DX Infrastructure Manager

  • 1.  How Kill a Process

    Posted 05-14-2010 10:02 PM

    What options are available to kill a process that's identified by the processes probe (with PID)?  We have some software which sometimes runs away with CPU, and I can identify this via the processes probe.  What I need next is to be able to kill the process to keep it from cratering the server and impacting overall performance.  The processes will auto-restart naturally.

     

    Thanks!

    Toby



  • 2.  Re: How Kill a Process

    Posted 05-14-2010 10:07 PM

    Good news--that is pretty easy to do. The processes probe has a callback named kill_process that does the trick. Here is how you would call it in Lua:

     

    args = pds.create()
    pds.putInt(args, "pid", process_id)
    nimbus.request (probe_addr, "kill_process", args)

     

    If you are using the processes probe to send an alarm when the process uses too much CPU time, you could create an AO profile that calls a script to kill the process when the alarm comes in.

     

    -Keith



  • 3.  Re: How Kill a Process

    Posted 05-14-2010 10:18 PM

    Fantastic, thanks!  I'm new to scripting nimsoft, though... Can you elaborate on AO?

     

    Thanks!

    Toby



  • 4.  Re: How Kill a Process

    Posted 05-14-2010 10:26 PM

    Sure thing! The auto-operator (AO) in the NAS (Nimsoft alarm server) can be configured to pre-process alarm messages or react to certain alarms. In the NAS GUI, select the Auto-Operator tab to configure it. The Profiles sub-tab lets you configure what the AO does in response to certain alarms.
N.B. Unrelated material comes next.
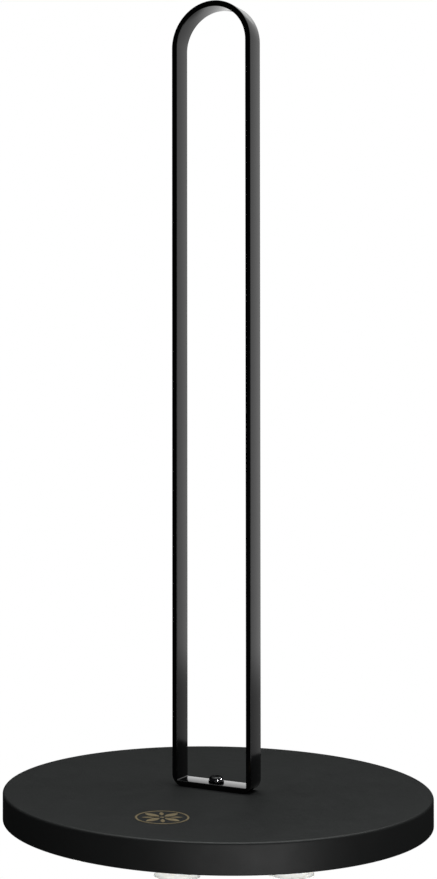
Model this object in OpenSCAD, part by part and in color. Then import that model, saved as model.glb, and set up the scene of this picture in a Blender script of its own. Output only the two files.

One of the options is to run a script.

     

    I have a script that I used to kill a WMI process when it used too much memory. Here is the entire script:

     

    -- Get alarm that fired script
    al = alarm.get()

    -- Make sure the alarm came from the processes probe
    if al.prid ~= "processes" then
       print("Invalid probe '"..al.prid.."' in alarm message - no restart")
       return
    end

    -- Get PID from alarm message
    pid = tonumber(string.match(al.message, "%(PID ([%d]+)%)"))
    if pid == nil then
       print("Failed to get PID from alarm message: "..al.message)
       return
    end

    -- Create PDS with 'pid' argument set to process ID
    args = pds.create()
    pds.putInt(args, "pid", pid)

    -- Build robot address from alarm fields
    robot_addr = "/"..al.domain.."/"..al.hub.."/"..al.robot

    -- Kill process
    resp, rc = nimbus.request(robot_addr.."/processes", "kill_process", args)
    pds.delete(args)
    if rc ~= NIME_OK then
       print("Failed to kill process "..pid.." on "..robot_addr.." (rc = "..rc..")")
    else
       print("Killed process "..pid.." on "..robot_addr)
    end

     

    To make this work, I had to define a custom alarm message in the processes probe that put the PID into the alarm and made it easy for me to extract in the script.

     

    -Keith



  • 5.  Re: How Kill a Process

    Posted 05-15-2010 12:43 AM

    This is great, thanks!

     

    Can you post how you modified the QOS message to include PID?  Can it also show things like process owner?

     

    Thanks!

    Toby



  • 6.  Re: How Kill a Process

    Posted 05-15-2010 02:50 AM

    I created a custom version of the MsgProcSize alarm with the following text:

     

    $watcher: Process $process (PID $pid) memory usage $size KB $which $expected_size KB

     

    When you are editing an alarm message in the processes probe GUI, you can type the dollar sign, and the GUI will list all of the variables available. I think $user is what you are looking for.

     

    -Keith